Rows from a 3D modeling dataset
--- --- ---

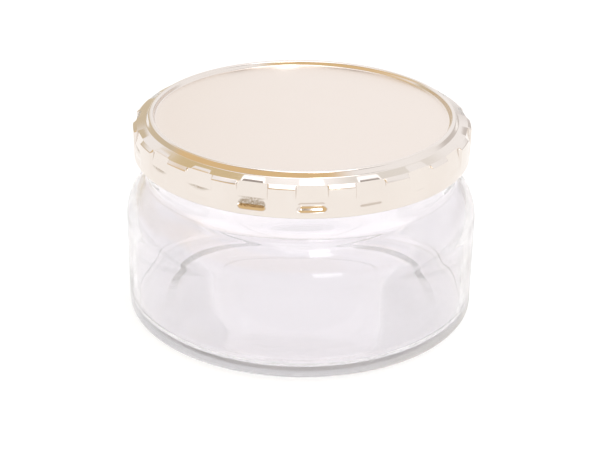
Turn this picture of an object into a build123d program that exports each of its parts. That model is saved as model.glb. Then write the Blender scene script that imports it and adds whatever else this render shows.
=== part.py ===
from build123d import *
import math
import os

# Low round storage jar of pressed glass with a one-piece metal screw cap.
# Millimetres. +Z is up, and the origin is the centre of the jar's base, on the
# surface it stands on. The front of the jar faces -Y.

# ---- driving dimensions: glass jar -----------------------------------------
body_r = 44.8            # outside radius of the body at half height
shoulder_z = 25.0        # height where the body starts to turn in
shoulder_r = 12.6        # radius of that shoulder's arc
heel_r = 1.8             # outside radius at the foot of the body
neck_r = 39.3            # outside radius of the neck
neck_fillet_r = 1.6      # hollow between shoulder and neck, outside
bore_fillet_r = 5.0      # the same inside
rim_z = 50.6             # height of the sealing rim
neck_wall = 3.0          # glass thickness in the neck
side_wall = 2.7          # glass thickness in the body
base_wall = 1.9          # glass thickness at the middle of the base
inner_heel_r = 2.4       # radius inside, between side and floor
bearing_r = 40.6         # outer edge of the ring that the jar stands on
push_up_r = 35.8         # inner edge of that ring
push_up = 0.8            # how far the middle of the base is raised
dome_r = 32.8            # outer edge of the raised middle
heel_rise = 0.9          # rise of the foot from the ring to the side, unrounded

# ---- driving dimensions: cap ------------------------------------------------
cap_r = 42.5             # outside radius of the skirt
cap_z = 42.1             # lower edge of the skirt
crest_z = 52.2           # top of the raised rim
disc_z = 51.1            # flat middle of the cap, sunk below the rim
disc_r = 37.05           # foot of the rim, inside
crest_in_r = 37.4        # raised rim, where its inner side would meet the top
crest_out_r = 38.5       # raised rim, where its outer side would meet the top
riser_r = 39.2           # foot of the rim, outside
riser_z = 50.9           # height of that foot
bevel_r = 41.6           # inner edge of the bevel between shoulder and skirt
bevel_top_z = 50.15      # height of that edge
bevel_foot_z = 49.4      # height where the bevel meets the skirt
bevel_fillet = 0.45      # rounding along both edges of the bevel
crest_fillet = 0.5       # rounding along the top of the raised rim
foot_fillet = 0.35       # rounding along both feet of the rim
sheet = 0.22             # tinplate thickness
curl_r = 0.38            # rolled bead along the lower edge

# ---- driving dimensions: pressed pattern and thread --------------------------
panel_count = 19         # shallow panels around the skirt
panel_pitch = 360 / panel_count
panel_angle = 3.4        # turn of the first panel from the front, toward +X
panel_w = 7.0            # width of a panel
panel_depth = 0.2        # depth of a panel below the skirt, at its foot
panel_lean = 10          # lean of a panel, so that it is deepest at its top
panel_top = 51.4         # panels run up through the bevel
panel_fillet = 0.5       # rounding of a panel's corners
groove_w = 6.8           # length of a thread groove, along the skirt
groove_r = 1.36          # radius of the groove's round section
groove_z = 45.25         # height of the groove under the first panel
groove_first = -5        # lowest groove, counted in panels from the first
groove_last = 11         # highest groove
thread_lead = 25.4 / 6   # six threads to the inch, right-handed, one start
thread_r = 41.2          # crest radius of the glass thread
thread_root = 1.15       # half height of the glass thread where it is buried
thread_crest = 0.45      # half height of the glass thread at its crest
thread_bite = 0.9        # how far the thread's section is buried in the neck
thread_gap = 1.85        # glass thread above the cap's groove, centre to centre
thread_turns = 1.1       # length of the glass thread
thread_spans = 3         # stretches that the thread is swept in
thread_top_panel = 5.5   # where the glass thread starts, in panels from the first

# ---- driving dimensions: sealing ring ----------------------------------------
seal_gap = 0.1           # clearance between the ring and the cap around it
seal_lift = 0.06         # clearance between the ring and the glass rim
seal_in_r = 36.6         # inner edge of the ring, beyond the raised rim
seal_out_r = 38.7        # outer edge of the ring


def turned(outline):
    """Revolve a closed outline in the XZ plane about the Z axis."""
    return revolve(Plane.XZ * make_face(outline), Axis.Z)


def at_front(shape, angle):
    """Turn a shape that was made facing -Y by an angle toward +X."""
    return Rot(0, 0, angle) * shape


def shoulder_curve(side_r, arc_r, throat_r, hollow_r):
    """The S-shaped line from a side up into a throat, and the height where it ends.

    It is an arc that leaves the side at the shoulder's height, then a smaller
    arc the other way that runs into the throat.
    """
    centre_r = side_r - arc_r
    turn = math.acos((throat_r + hollow_r - centre_r) / (arc_r + hollow_r))
    end_z = shoulder_z + (arc_r + hollow_r) * math.sin(turn)

    def on_arc(angle):
        return (centre_r + arc_r * math.cos(angle), shoulder_z + arc_r * math.sin(angle))

    def on_hollow(angle):
        return (throat_r + hollow_r * (1 - math.cos(angle)), end_z - hollow_r * math.sin(angle))

    lines = [
        ThreePointArc(on_arc(0), on_arc(turn / 2), on_arc(turn)),
        ThreePointArc(on_hollow(turn), on_hollow(turn / 2), on_hollow(0)),
    ]
    return lines, end_z


def jar_outside():
    """Everything inside the jar's outer surface, with the hollow filled."""
    rim_round = neck_wall / 2
    round_z = rim_z - rim_round
    dome_edge = (dome_r, push_up * 0.8)
    foot = FilletPolyline(
        dome_edge, (push_up_r, 0), (bearing_r, 0), (body_r, heel_rise), (body_r, shoulder_z),
        radius=[1.0, 1.5, heel_r],
    )
    shoulder, neck_z = shoulder_curve(body_r, shoulder_r, neck_r, neck_fillet_r)
    neck = Line((neck_r, neck_z), (neck_r, round_z))
    rim = ThreePointArc(
        (neck_r, round_z), (neck_r - rim_round, rim_z), (neck_r - neck_wall, round_z)
    )
    inside = Polyline((neck_r - neck_wall, round_z), (0, round_z), (0, push_up))
    dome = ThreePointArc((0, push_up), (dome_r / 2, push_up * 0.95), dome_edge)
    return turned([foot, *shoulder, neck, rim, inside, dome])


def jar_hollow():
    """The space inside the jar, carried a little above the rim."""
    bore_r = neck_r - neck_wall
    wall_r = body_r - side_wall
    floor_z = push_up + base_wall
    over_z = rim_z + 1
    floor = FilletPolyline(
        (0, floor_z), (wall_r, floor_z), (wall_r, shoulder_z), radius=inner_heel_r,
    )
    shoulder, bore_z = shoulder_curve(wall_r, shoulder_r - side_wall, bore_r, bore_fillet_r)
    close = Polyline((bore_r, bore_z), (bore_r, over_z), (0, over_z), (0, floor_z))
    return turned([floor, *shoulder, close])


def groove_height(panel):
    """Height of the cap's thread under a panel, counted from the first one."""
    return groove_z + panel * thread_lead / panel_count


def thread_span(first, last):
    """A stretch of the glass thread, between two turns counted from its low end."""
    top_z = groove_height(thread_top_panel) + thread_gap
    low_z = top_z - (thread_turns - first) * thread_lead
    angle = panel_angle + thread_top_panel * panel_pitch - 360 * (thread_turns - first)
    path = Helix(pitch=thread_lead, height=(last - first) * thread_lead, radius=neck_r)
    section = Plane.XZ * make_face(Polyline(
        (neck_r - thread_bite, -thread_root),
        (thread_r, -thread_crest),
        (thread_r, thread_crest),
        (neck_r - thread_bite, thread_root),
        close=True,
    ))
    ridge = sweep(section, path=path, is_frenet=True)
    return Pos(0, 0, low_z) * Rot(0, 0, angle - 90) * ridge


def glass_jar():
    """The jar: round body, shoulder, threaded neck and rounded sealing rim."""
    jar = jar_outside()
    span = thread_turns / thread_spans
    for i in range(thread_spans):
        jar = jar + thread_span(i * span, (i + 1) * span)
    return jar - jar_hollow()


def inset_corners(corners, inset):
    """Move a path's corners to its right-hand side, keeping each run's direction."""
    runs = []
    for start, end in zip(corners, corners[1:]):
        length = math.hypot(end[0] - start[0], end[1] - start[1])
        along = ((end[0] - start[0]) / length, (end[1] - start[1]) / length)
        runs.append(((start[0] + along[1] * inset, start[1] - along[0] * inset), along))
    moved = [runs[0][0]]
    for (p, u), (q, v) in zip(runs, runs[1:]):
        cross = u[0] * v[1] - u[1] * v[0]
        step = ((q[0] - p[0]) * v[1] - (q[1] - p[1]) * v[0]) / cross
        moved.append((p[0] + u[0] * step, p[1] + u[1] * step))
    q, v = runs[-1]
    last = (corners[-1][0] + v[1] * inset, corners[-1][1] - v[0] * inset)
    return moved + [last]


def under_cap(inset):
    """Everything under the cap's outer surface, moved inward by an inset."""
    corners = [
        (0, disc_z), (disc_r, disc_z), (crest_in_r, crest_z), (crest_out_r, crest_z),
        (riser_r, riser_z), (bevel_r, bevel_top_z), (cap_r, bevel_foot_z), (cap_r, cap_z + curl_r),
    ]
    rounding = [
        foot_fillet + inset, crest_fillet - inset, crest_fillet - inset,
        foot_fillet + inset, bevel_fillet - inset, bevel_fillet - inset,
    ]
    path = inset_corners(corners, inset)
    end = path[-1]
    outline = FilletPolyline(*path, radius=rounding)
    close = Polyline(end, (0, end[1]), path[0])
    return turned([outline, close])


def panel_cutter(inset):
    """The block pressed into the skirt for one panel, grown by an inset."""
    low_z = groove_z
    height = panel_top - low_z + inset
    face_r = cap_r - panel_depth
    block = Box(panel_w + 2 * inset, 4, height, align=(Align.CENTER, Align.MAX, Align.MIN))
    block = fillet(block.edges().filter_by(Axis.Y), panel_fillet + inset)
    return Pos(0, -face_r, low_z) * Rot(-panel_lean, 0, 0) * Pos(0, inset, -inset) * block


def groove_cutter(inset):
    """The round-ended bar pressed into the skirt for one thread groove."""
    radius = groove_r + inset
    half = groove_w / 2 - groove_r
    bar = Rot(0, 90, 0) * Cylinder(radius, 2 * half)
    bar = bar + Pos(-half, 0, 0) * Sphere(radius) + Pos(half, 0, 0) * Sphere(radius)
    tilt = math.degrees(math.atan(thread_lead / (2 * math.pi * cap_r)))
    return Rot(0, -tilt, 0) * bar


def pressed_pattern(inset):
    """All panels and thread grooves of the skirt."""
    cutters = []
    for panel in range(groove_first, groove_first + panel_count):
        angle = panel_angle + panel * panel_pitch
        cutters.append(at_front(panel_cutter(inset), angle))
        if panel <= groove_last:
            groove = Pos(0, -cap_r, groove_height(panel)) * groove_cutter(inset)
            cutters.append(at_front(groove, angle))
    return cutters


def lid_shell():
    """The cap, pressed from one sheet, with its lower edge rolled inward."""
    outside = under_cap(0)
    inside = under_cap(sheet)
    for cutter in pressed_pattern(0):
        outside = outside - cutter
    for cutter in pressed_pattern(sheet):
        inside = inside - cutter
    curl = Pos(0, 0, cap_z + curl_r) * Torus(cap_r - curl_r, curl_r)
    return outside - inside + curl


def sealing_ring():
    """The ring of sealing compound that fills the channel under the raised rim."""
    low_z = rim_z + seal_lift
    band = turned(Polyline(
        (seal_in_r, low_z), (seal_out_r, low_z), (seal_out_r, crest_z), (seal_in_r, crest_z), close=True,
    ))
    return under_cap(sheet + seal_gap) & band


def one_solid(shape):
    """The single solid that a shape is made of."""
    solids = shape.solids()
    assert len(solids) == 1
    return solids[0]


os.makedirs("parts", exist_ok=True)
for node, make in (("glass_jar", glass_jar), ("lid_shell", lid_shell), ("sealing_ring", sealing_ring)):
    piece = one_solid(make())
    piece.label = node
    export_step(piece, f"parts/{node}.step")
    box = piece.bounding_box()
    print(node, round(piece.volume, 1), box.min, box.max)
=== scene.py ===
import math

import bpy
from mathutils import Euler, Matrix, Vector, noise


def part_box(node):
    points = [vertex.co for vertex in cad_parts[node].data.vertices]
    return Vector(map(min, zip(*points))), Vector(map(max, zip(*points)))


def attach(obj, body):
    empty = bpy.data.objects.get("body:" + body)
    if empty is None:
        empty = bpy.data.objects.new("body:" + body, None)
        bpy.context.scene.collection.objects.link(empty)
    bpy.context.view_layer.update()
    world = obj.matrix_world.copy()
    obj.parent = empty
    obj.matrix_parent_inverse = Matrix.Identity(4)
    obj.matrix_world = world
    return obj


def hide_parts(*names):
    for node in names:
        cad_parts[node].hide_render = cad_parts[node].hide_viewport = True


# Looks of a low glass storage jar with a pressed metal screw cap. The frame is in
# metres, +Z up, with the origin at the centre of the jar's base. Shapes are worked
# out in millimetres and turned into metres where a mesh is made.

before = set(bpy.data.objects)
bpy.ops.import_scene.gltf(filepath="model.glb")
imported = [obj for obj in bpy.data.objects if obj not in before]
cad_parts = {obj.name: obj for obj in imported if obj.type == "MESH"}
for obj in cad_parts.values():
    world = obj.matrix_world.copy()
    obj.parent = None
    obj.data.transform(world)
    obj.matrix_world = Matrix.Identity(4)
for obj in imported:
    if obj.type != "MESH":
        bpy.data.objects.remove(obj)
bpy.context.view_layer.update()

MM = 0.001
_, jar_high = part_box("glass_jar")
lid_low, lid_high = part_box("lid_shell")

# ---- jar, in millimetres ----------------------------------------------------
BODY_R = jar_high.x / MM          # outside radius of the body
RIM_Z = jar_high.z / MM           # height of the sealing rim
SHOULDER_Z = 25.0                 # height where the body starts to turn in
SHOULDER_R = 12.6                 # radius of that shoulder's arc
HEEL_R = 1.8                      # outside radius at the foot of the body
NECK_R = 39.3                     # outside radius of the neck
NECK_FILLET = 1.6                 # hollow between shoulder and neck, outside
BORE_FILLET = 5.0                 # the same inside
NECK_WALL = 3.0                   # glass thickness in the neck
SIDE_WALL = 2.7                   # glass thickness in the body
BASE_WALL = 1.9                   # glass thickness at the middle of the base
INNER_HEEL = 2.4                  # radius inside, between side and floor
BEARING_R = 40.6                  # outer edge of the ring that the jar stands on
BEARING_FILLET = 1.5              # rounding of that edge
PUSH_UP_R = 35.8                  # inner edge of that ring
PUSH_UP_FILLET = 1.0              # rounding of that edge
PUSH_UP = 0.8                     # how far the middle of the base is raised
DOME_R = 32.8                     # outer edge of the raised middle
DOME_SAG = 0.2                    # share of that rise lost at its outer edge
HEEL_RISE = 0.9                   # rise of the foot from ring to side, unrounded
RIBS = 150                        # fine ribs on the ring that the jar stands on
RIB_DEPTH = 0.05
SWELL = 0.35                      # most that the inner surface is out of true
SWELL_ON_FLOOR = 0.3              # share of it on the floor
SWELL_ROUND = 1.6                 # how quickly it changes round the jar
SWELL_UP = 0.045                  # and up the wall, per millimetre
SWELL_CLEAR = 6                   # no swell this near the rim, and none of the wall's this low
SWELL_RIM_FADE = 10               # height over which it dies away toward the rim
SWELL_WALL_FADE = 8               # height over which floor turns to wall for it
SWELL_MIDDLE_FADE = 20            # radius inside which it dies away toward the middle

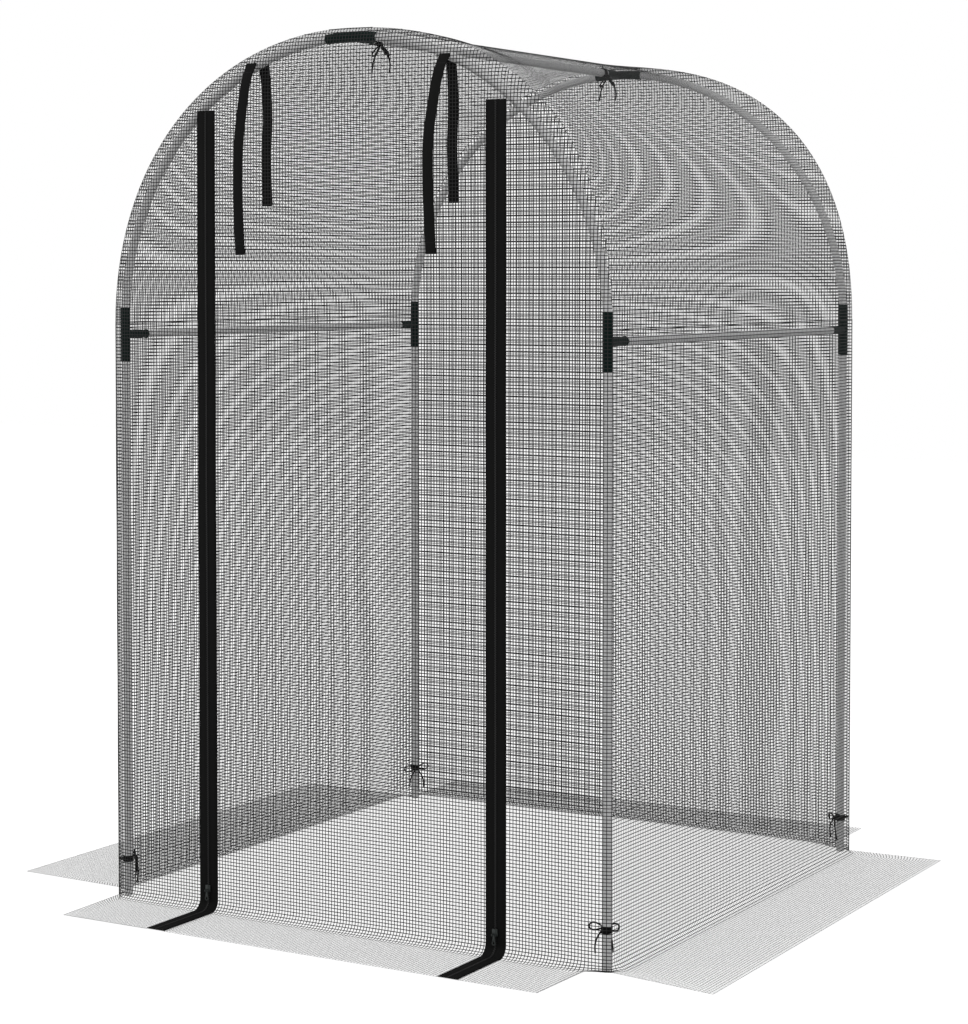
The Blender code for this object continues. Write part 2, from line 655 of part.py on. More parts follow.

--- --- ---

Exercise details: Output only the lines from the top of the entries through the one holding "# surface it", copied exactly.

Task answer:
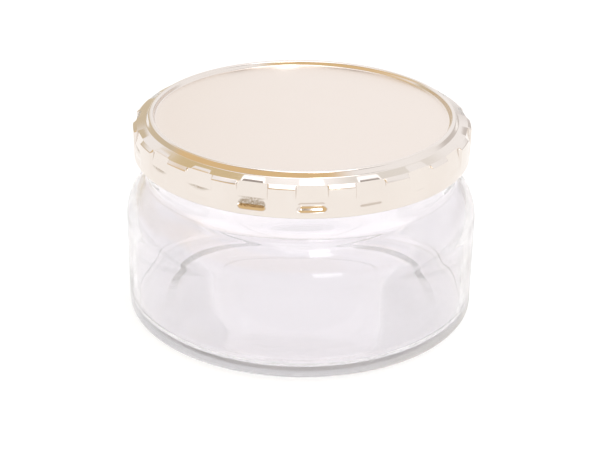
Turn this picture of an object into a build123d program that exports each of its parts. That model is saved as model.glb. Then write the Blender scene script that imports it and adds whatever else this render shows.
=== part.py ===
from build123d import *
import math
import os

# Low round storage jar of pressed glass with a one-piece metal screw cap.
# Millimetres. +Z is up, and the origin is the centre of the jar's base, on the
# surface it stands on. The front of the jar faces -Y.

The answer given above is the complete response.